La farmacéutica me explica que este nuevo producto para los piojos los asfixia. “Se quedan petrificados en el gel, que es inodoro y no tiene permetrina. Luego sólo tendrás que pasar la liendrera”.

Cuando era pequeña ninguna madre reconocía que sus hijos tuvieran pipis y las monjas paseaban discretamente entre nuestras cabezas para supervisar la plaga. Luego enviaban una discreta nota a las casas animando a examinar de cerca la fauna capilar. Y así, en un secretismo mayor que el del Vaticano, transcurrían los cursos, las infecciones y los rascados (las monjas siempre eran las mismas, sin evolución).

Hoy los colegios mandan circulares cada mes y medio y los niños te cantan el nombre y apellidos de los piojosos. Sin bochorno, sin pudor. Las madres y padres vamos a la farmacia y pedimos alto y claro el champú y sus accesorios. Perdida la vergüenza, sólo falta publicitar safaris y vender entradas para el holocausto antipediculosis.

Son esos indicios de modernidad y progreso, se supone. El traslado de los asuntos que se pueden comentar en voz alta y los que no.

Con la crisis, conozco a quien no les cuenta a sus amigos que se ha comprado una televisión high tech, pero sí todos los detalles de su ajetreada vida sexual. La intimidad ha movido sus contornos y las redes sociales han avivado el fuego.

El resultado es un término nuevo: la extimidad.

En un ataque de extimidad filial mi ahijada colgó ayer en su muro de Facebook una declaración de amor en toda regla a su padre. Reproduzco un fragmento por su interés general:

“Mi padre se levanta cada día más viejo y con
más energía. Es algo que nunca entenderé: Hablo del buen humor de las
personas cuando están recién levantadas.
A mi padre lo considero un súper héroe de poderes sobrenaturales: Puede
pasarse toda la noche en vela que al día siguiente lo tienes ahí en la
cocina, cantándole chirigotas del Carnaval de Cádiz a una madre
soñolienta que está dándole vueltas al café e intentando a escuchar a
Carlos Herrera por la radio, mientras él intenta contagiarnos su alegría
temprana e insaciable.
Mi padre es el mejor, como piensan todos los hijos del suyo.
Hace algo más de un año podría haber escrito una lista importante de
esas cosas que tanto odio que me haga o no me deje hacer. Pero hace poco
decidí hacer una bola de esos pequeños “defectillos” y tirarlos al fondo
de cualquier papelera
“.

Añadiré que la autora de este texto tiene 18 años y es mi sobrina. Y que ayer nos emocionó a toda la familia, que agradecimos en este caso su arrebato de extimidad adolescente.
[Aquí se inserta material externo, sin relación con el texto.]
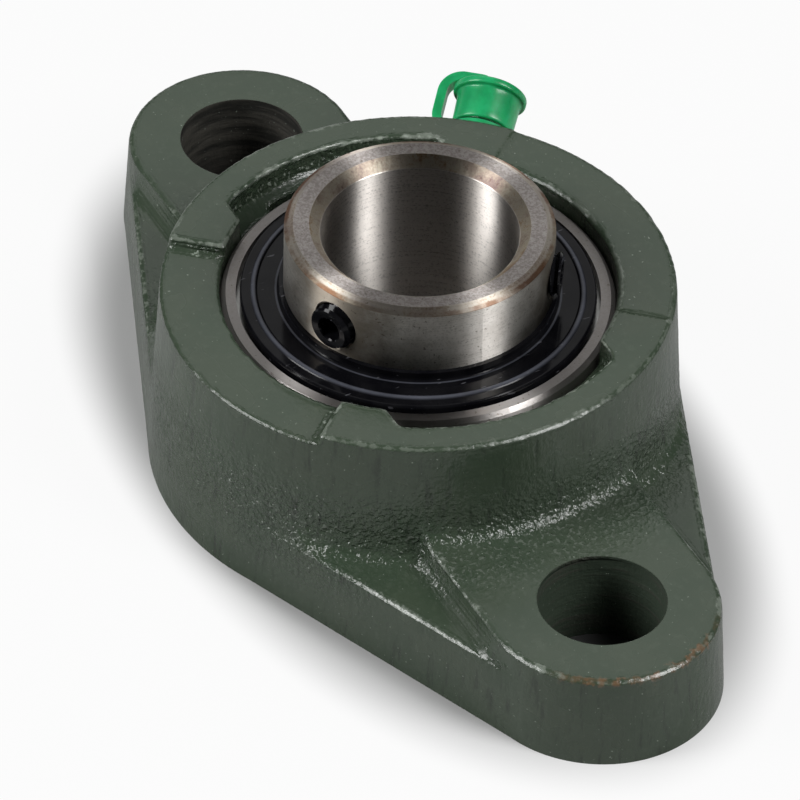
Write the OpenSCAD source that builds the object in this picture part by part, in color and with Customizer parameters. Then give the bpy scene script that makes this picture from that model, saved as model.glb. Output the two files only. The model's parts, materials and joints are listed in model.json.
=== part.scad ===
// Two-bolt oval flange bearing unit: a cast iron housing with a spherical seat, and in it a
// self-aligning ball bearing with a wide inner ring that two set screws clamp to the shaft.
// Z is the shaft's axis and starts at the mounting face. X runs through both bolt holes.

/* [Flange] */
// Distance between the centres of the two bolt holes
bolt_spacing = 99; // [96:0.5:104]
// Diameter of each bolt hole
bolt_hole_d = 16; // [12:0.5:17]
// Radius of the rounded ends at the mounting face
end_r = 15.5; // [14:0.1:17]
// Radius of the flange's middle at the mounting face
centre_r = 34; // [33:0.1:36]
// Height of the low webs beside the bolt pads
web_h = 9.7; // [8:0.1:11]
// Height of the bolt pads
pad_h = 13; // [12:0.1:15]
// Lean of the cast walls, in degrees
draft = 3.3; // [1.5:0.1:4]
// Radius of the fillet between the boss and the pads and webs
root_r = 2.2; // [1:0.1:3]
// Radius of the fillet between the pads and the webs
ledge_r = 1.6; // [0.8:0.1:2]
// Break on the top edges of the pads and webs
cast_edge = 0.4; // [0.3:0.1:1]

/* [Boss] */
// Height of the boss above the mounting face
boss_h = 27; // [26:0.1:28]
// Break on the boss's top edge
boss_edge = 0.3; // [0.2:0.1:1]
// How far the side sector of the face lies below the rest
low_step = 1.5; // [0.5:0.1:2]
// How far the opposite side sector lies below the rest
faint_step = 0.3; // [0.1:0.1:0.6]
// Half of the angle that each side sector spans
sector_half = 40.2; // [35:0.1:45]
// Diameter of the round mouth in the face
mouth_d = 50; // [49.6:0.1:50.6]
// Diameter of the opening at the mounting face
back_d = 52.6; // [52:0.1:54]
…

Me pareció que la carta era la prueba de que su padre -también su madre- habían triunfado en su educación, haciendo eso tan difícil de alternar confianza y límites. Me pareció que una de las ventajas del desparpajo de los tiempos modernos es que los hijos son más libres de decir a los padres lo que sienten, y eso es bueno.

Cuando yo era pequeña, igual que  nadie contaba a nadie que sus hijos tuvieran piojos, los hijos no nos declarábamos por carta ni cara a cara a nuestros padres en la adolescencia. Si entraba una tele nueva en una casa se sabía urbi et orbi, y la vida sexual de cada uno era un asunto de pareja, en el mejor de los casos (en muchos la pareja ignoraba los detalles, hasta ahí llegaba el tabú)

Hoy declaro que el padre de mi ahijada, mi cuñado, es todo eso que dice ella y mucho más. Que mis hijas han tenido piojos varias veces todos estos años. Que me importa un pito la tele que haya en casa con tal de que se encienda poco y que mi vida íntima va a estar encerrada bajo siete llaves. 

Pero también que si algún día mis chukis dicen de mí algo parecido a lo que ha dicho su prima de su padre, no podré resistirme a contarlo en primera página, a cuatro columnas.